Deux ans après les interrogations rapportées et soulevées dans "Les 11 Fioretti de François d'Assise", Rossellini travaille une veine sensiblement similaire en transposant la figure du religieux catholique en celle d'une jeune femme issue de la bourgeoisie italienne (Ingrid Bergman doublée en italien, ça ne rend pas le visionnage très agréable malheureusement) découvrant la vanité de son existence à la suite d'une tentative de suicide de son enfant. Sans rien savoir du film, on peut sentir une certaine insistance dans le portrait qui est fait d'elle en introduction, toujours occupée, très peu à l'écoute de son fils et entièrement dédiée à la réception mondaine de ses amis fortunés comme elle. Le drame à suivre, conjugué à la visite des quartiers pauvres de la ville en compagnie d'une connaissance communiste — confrontation bouleversante à la misère et à la souffrance des autres après des années de cécité, donc — paraît dans cette optique-là un peu épais. Ce n'est pas dans ce sursaut de conscience et de responsabilité que "Europe 51" brille, malgré le tableau présenté de la société d'après-guerre qui reste toujours a minima intéressant.

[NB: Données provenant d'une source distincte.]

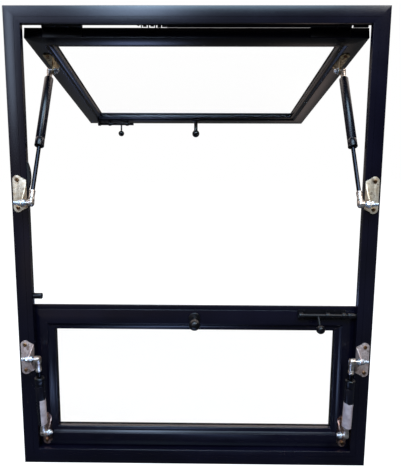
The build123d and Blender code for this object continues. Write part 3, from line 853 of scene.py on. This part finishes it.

Le gros morceau du film se situe dans le second temps, lorsque la protagoniste s'est en quelque sorte convertie (mais en dehors des chemins chrétiens préconisés par l'église, c'est bien là le drame pour l'institution) et quitte l'ornière d'une vie "normale", délaisse son mari et sa famille pour s'adonner à une mission sociale au chevet des gens les plus démunis et parfois mourant. Rossellini s'intéresse ici à la révélation de cette femme, très intime et personnelle, en tant qu'elle s'oppose frontalement à tous les corps de l'institution : policier, légal, religieux, familial, etc.


J'apprécie le geste. L'évacuation de toute émanation politique ou religieuse dans le bouleversement (pourtant franchement proche du mystique) au plus profond de Bergman, qui chatouille la fibre humaniste. Rossellini se fait presque comique par moments, lorsque son entourage s'inquiète d'une éventuelle emprise communiste, mais aussi franchement dramatique lorsque l'incompréhension de son comportement la conduit droit à l'internement en hôpital psychiatrique, avec la complicité de ses proches. Du point de vue de la fiction purement, j'ai un peu de mal avec l'unilatéralité de la confrontation, personne ne se montrant capable de faire la distinction entre folie et empathie extrême. La notion de sainteté, aussi, suggérée pendant un long moment et concrétisée par le tout dernier plan, ne m'intéresse pas vraiment — sous certains aspects, notamment l'interrogatoire, on pense à une Jeanne d'Arc en procès. Le jeu des oppositions entre riches et pauvres, spirituels et matérialistes, généreux et égoïstes, dépeint un monde post-guerre plongé dans le désespoir que seuls quelques âmes veulent bien regarder en face.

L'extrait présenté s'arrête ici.